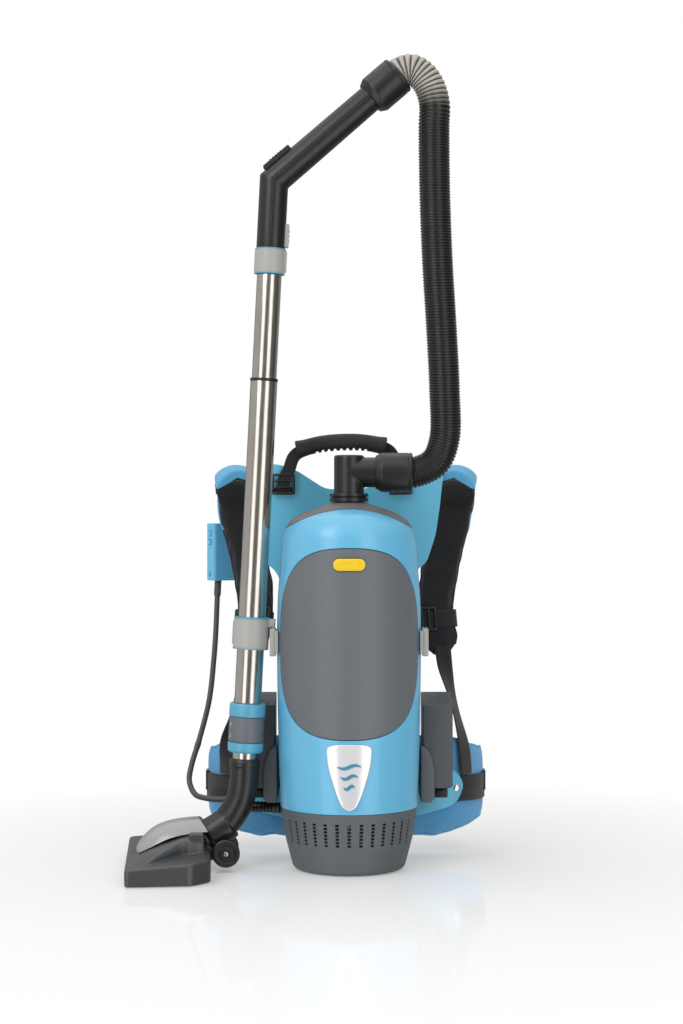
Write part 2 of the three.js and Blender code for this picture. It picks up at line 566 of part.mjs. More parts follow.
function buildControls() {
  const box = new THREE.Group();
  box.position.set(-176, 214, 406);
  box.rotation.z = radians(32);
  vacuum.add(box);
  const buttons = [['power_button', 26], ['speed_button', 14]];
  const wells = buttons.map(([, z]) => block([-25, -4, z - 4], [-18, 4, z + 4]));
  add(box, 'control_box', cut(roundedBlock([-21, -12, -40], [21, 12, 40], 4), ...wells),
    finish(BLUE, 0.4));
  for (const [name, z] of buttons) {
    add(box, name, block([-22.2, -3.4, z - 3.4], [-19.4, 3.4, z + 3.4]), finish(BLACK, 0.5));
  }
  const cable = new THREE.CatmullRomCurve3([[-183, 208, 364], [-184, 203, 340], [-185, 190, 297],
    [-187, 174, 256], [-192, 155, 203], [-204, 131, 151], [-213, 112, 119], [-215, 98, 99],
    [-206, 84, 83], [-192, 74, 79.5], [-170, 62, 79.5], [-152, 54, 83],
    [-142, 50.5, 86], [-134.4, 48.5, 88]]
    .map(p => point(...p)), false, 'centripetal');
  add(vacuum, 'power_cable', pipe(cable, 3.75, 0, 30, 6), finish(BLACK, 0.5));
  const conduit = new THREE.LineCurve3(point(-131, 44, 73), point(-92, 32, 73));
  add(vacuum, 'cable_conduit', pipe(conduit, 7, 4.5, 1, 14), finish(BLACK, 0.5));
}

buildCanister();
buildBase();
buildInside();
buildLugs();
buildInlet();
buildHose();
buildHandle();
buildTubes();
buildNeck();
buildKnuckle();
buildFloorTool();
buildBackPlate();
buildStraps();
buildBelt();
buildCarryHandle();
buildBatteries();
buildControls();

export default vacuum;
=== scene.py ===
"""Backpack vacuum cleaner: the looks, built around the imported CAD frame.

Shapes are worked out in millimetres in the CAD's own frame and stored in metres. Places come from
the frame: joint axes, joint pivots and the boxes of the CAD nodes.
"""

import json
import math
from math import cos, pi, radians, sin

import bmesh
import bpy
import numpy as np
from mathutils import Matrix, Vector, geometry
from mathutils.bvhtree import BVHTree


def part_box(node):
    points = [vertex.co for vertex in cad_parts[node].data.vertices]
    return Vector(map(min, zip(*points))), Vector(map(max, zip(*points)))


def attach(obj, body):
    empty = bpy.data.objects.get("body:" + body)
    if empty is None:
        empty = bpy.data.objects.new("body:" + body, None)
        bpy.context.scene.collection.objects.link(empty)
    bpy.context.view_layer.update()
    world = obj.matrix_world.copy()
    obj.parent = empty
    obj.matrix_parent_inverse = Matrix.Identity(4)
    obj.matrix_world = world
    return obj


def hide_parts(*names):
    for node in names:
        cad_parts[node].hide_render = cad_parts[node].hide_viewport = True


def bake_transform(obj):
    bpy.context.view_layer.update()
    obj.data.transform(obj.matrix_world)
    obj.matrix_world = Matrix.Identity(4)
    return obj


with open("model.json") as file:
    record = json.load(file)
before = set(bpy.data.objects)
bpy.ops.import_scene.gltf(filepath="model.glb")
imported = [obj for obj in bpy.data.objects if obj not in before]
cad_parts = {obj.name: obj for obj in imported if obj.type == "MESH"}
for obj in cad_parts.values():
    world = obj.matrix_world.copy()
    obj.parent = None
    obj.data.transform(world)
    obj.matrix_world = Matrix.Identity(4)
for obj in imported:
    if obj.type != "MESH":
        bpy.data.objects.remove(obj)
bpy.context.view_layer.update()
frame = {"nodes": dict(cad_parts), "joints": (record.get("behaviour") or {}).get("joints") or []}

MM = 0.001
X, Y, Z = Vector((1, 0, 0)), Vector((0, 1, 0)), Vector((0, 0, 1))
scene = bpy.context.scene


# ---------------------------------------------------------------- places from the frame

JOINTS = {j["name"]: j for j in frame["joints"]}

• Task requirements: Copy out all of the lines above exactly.

• Full solution:
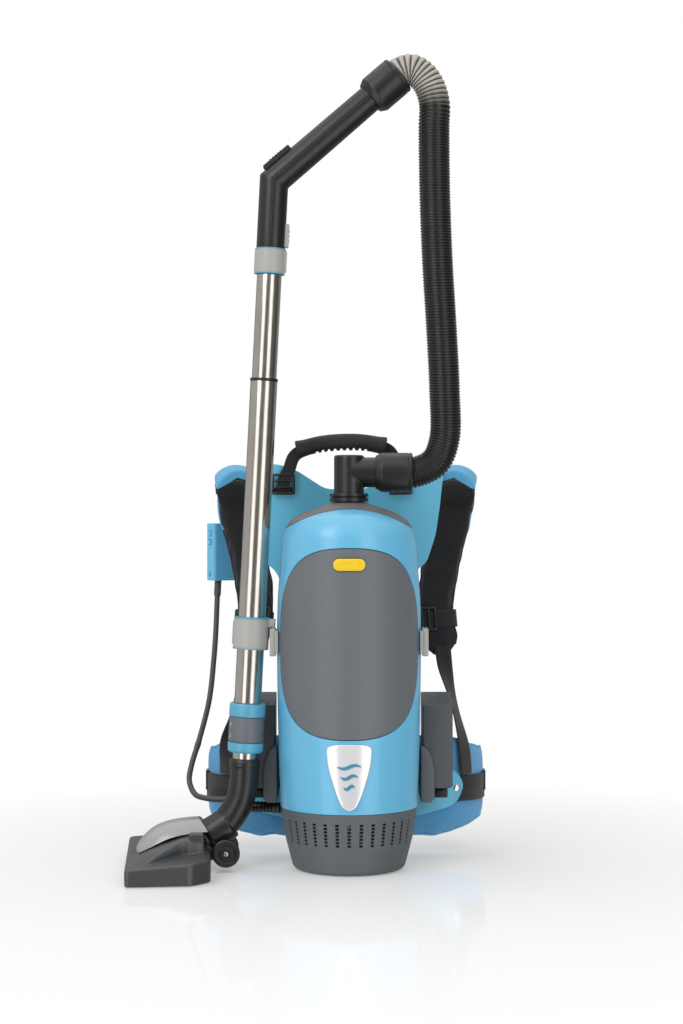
Write part 2 of the three.js and Blender code for this picture. It picks up at line 566 of part.mjs. More parts follow.
function buildControls() {
  const box = new THREE.Group();
  box.position.set(-176, 214, 406);
  box.rotation.z = radians(32);
  vacuum.add(box);
  const buttons = [['power_button', 26], ['speed_button', 14]];
  const wells = buttons.map(([, z]) => block([-25, -4, z - 4], [-18, 4, z + 4]));
  add(box, 'control_box', cut(roundedBlock([-21, -12, -40], [21, 12, 40], 4), ...wells),
    finish(BLUE, 0.4));
  for (const [name, z] of buttons) {
    add(box, name, block([-22.2, -3.4, z - 3.4], [-19.4, 3.4, z + 3.4]), finish(BLACK, 0.5));
  }
  const cable = new THREE.CatmullRomCurve3([[-183, 208, 364], [-184, 203, 340], [-185, 190, 297],
    [-187, 174, 256], [-192, 155, 203], [-204, 131, 151], [-213, 112, 119], [-215, 98, 99],
    [-206, 84, 83], [-192, 74, 79.5], [-170, 62, 79.5], [-152, 54, 83],
    [-142, 50.5, 86], [-134.4, 48.5, 88]]
    .map(p => point(...p)), false, 'centripetal');
  add(vacuum, 'power_cable', pipe(cable, 3.75, 0, 30, 6), finish(BLACK, 0.5));
  const conduit = new THREE.LineCurve3(point(-131, 44, 73), point(-92, 32, 73));
  add(vacuum, 'cable_conduit', pipe(conduit, 7, 4.5, 1, 14), finish(BLACK, 0.5));
}

buildCanister();
buildBase();
buildInside();
buildLugs();
buildInlet();
buildHose();
buildHandle();
buildTubes();
buildNeck();
buildKnuckle();
buildFloorTool();
buildBackPlate();
buildStraps();
buildBelt();
buildCarryHandle();
buildBatteries();
buildControls();

export default vacuum;
=== scene.py ===
"""Backpack vacuum cleaner: the looks, built around the imported CAD frame.

Shapes are worked out in millimetres in the CAD's own frame and stored in metres. Places come from
the frame: joint axes, joint pivots and the boxes of the CAD nodes.
"""

import json
import math
from math import cos, pi, radians, sin

import bmesh
import bpy
import numpy as np
from mathutils import Matrix, Vector, geometry
from mathutils.bvhtree import BVHTree


def part_box(node):
    points = [vertex.co for vertex in cad_parts[node].data.vertices]
    return Vector(map(min, zip(*points))), Vector(map(max, zip(*points)))


def attach(obj, body):
    empty = bpy.data.objects.get("body:" + body)
    if empty is None:
        empty = bpy.data.objects.new("body:" + body, None)
        bpy.context.scene.collection.objects.link(empty)
    bpy.context.view_layer.update()
    world = obj.matrix_world.copy()
    obj.parent = empty
    obj.matrix_parent_inverse = Matrix.Identity(4)
    obj.matrix_world = world
    return obj


def hide_parts(*names):
    for node in names:
        cad_parts[node].hide_render = cad_parts[node].hide_viewport = True


def bake_transform(obj):
    bpy.context.view_layer.update()
    obj.data.transform(obj.matrix_world)
    obj.matrix_world = Matrix.Identity(4)
    return obj


with open("model.json") as file:
    record = json.load(file)
before = set(bpy.data.objects)
bpy.ops.import_scene.gltf(filepath="model.glb")
imported = [obj for obj in bpy.data.objects if obj not in before]
cad_parts = {obj.name: obj for obj in imported if obj.type == "MESH"}
for obj in cad_parts.values():
    world = obj.matrix_world.copy()
    obj.parent = None
    obj.data.transform(world)
    obj.matrix_world = Matrix.Identity(4)
for obj in imported:
    if obj.type != "MESH":
        bpy.data.objects.remove(obj)
bpy.context.view_layer.update()
frame = {"nodes": dict(cad_parts), "joints": (record.get("behaviour") or {}).get("joints") or []}

MM = 0.001
X, Y, Z = Vector((1, 0, 0)), Vector((0, 1, 0)), Vector((0, 0, 1))
scene = bpy.context.scene


# ---------------------------------------------------------------- places from the frame

JOINTS = {j["name"]: j for j in frame["joints"]}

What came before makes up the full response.